Word list. When the soak test detects that a text input field is focused, instead of hammering random characters it queues up a phrase of 1-3 words from a predefined vocabulary ("contract", "amendment", "quarterly report", etc.) followed by an enter key. The phrase drains character-by-character across frames so it looks like real typing. This means we can actually submit searches, and trigger workflows that depend on textual input.

Gravity. Most of the screen isn't clickable, so we gave clickable elements a gravity like effect on the cursor. On each cursor move we scan the UI tree from the currently hovered element outward looking for clickable boxes. The nearest one exerts an inverse-linear gravitational pull on the cursor's velocity, pulling it towards its clickable region.

These three heuristics alone have revolutionized our soak test and led to the discovery of many more unknown unknowns.

soak test in action, you can see how erratic it behaves even after adding heuristics

rewinding the tape

Every soak test is seeded, and every event is written to a trail log as it happens, continuously flushed to disk so the file survives even if eno crashes. If eno does crash, our custom panic handler dumps the last 512 events from a ring buffer to stderr along with the seed. This allows us to replay the exact trail file or just pass the seed back in, giving us a hint as to what was happening in eno right before the fatal crash.

Beyond replaying trails, we added a record mode in our debug builds that captures user input into scenario files. We launch eno with a scenario name, interacted with it normally, and close the window.

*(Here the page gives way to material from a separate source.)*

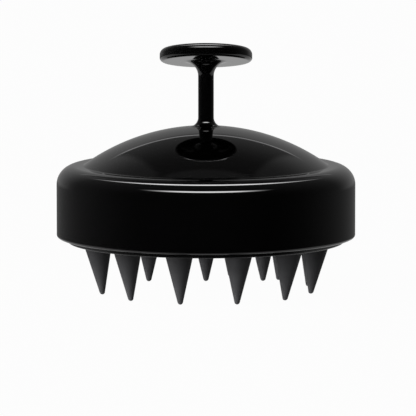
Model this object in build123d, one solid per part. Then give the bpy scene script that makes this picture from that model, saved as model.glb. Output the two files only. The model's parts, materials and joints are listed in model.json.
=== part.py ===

The recorded trail file captures every mouse move, click, keypress, and scroll event with frame-accurate timing. These scenario files can then be replayed deterministically against new builds, giving us confidence that changes haven't broken our main user flows.

a dash of intelligence

Even with heuristics the soak test is still fundamentally random. There are workflows in our application that require a specific sequence of actions, things like opening a folder, running a search, pinning the results, then scrolling through annotations across multiple documents. The chance of the soak test stumbling into that exact sequence is astronomically small.

To bridge this gap we built an MCP (Model Context Protocol) server that lets an LLM (Large Language Model) see and interact with the application. The LLM can take screenshots, read UI trees and issue inputs allowing it to navigate menus, click on specific elements, type queries and generally use the app the same way a user might. We used this to create soak scenarios. Instead of hoping randomness covers our important workflows, we can have the LLM systematically exercise them and record the interactions.

Claude using our MCP to create a soak scenario for repositiong panes in eno (3x speed)

to infinity and beyond

Running our soak scenarios guarantees that eno does not crash (i.e. no liveness bugs), but it does not guarantee correctness. The application could render garbage and the soak test would happily report a pass. Our next step is to integrate strategic screenshotting and diffing of screenshots so we can detect visual regressions, not just crashes.

Beyond that, we want to hook up local LLMs to run the application exhaustively, all the time. Not just recording scenarios for later replay, but having an LLM continuously explore the app, trying new things, and flagging anything that looks wrong. The goal is to have a system that is always searching for unknown unknowns, even when we're asleep.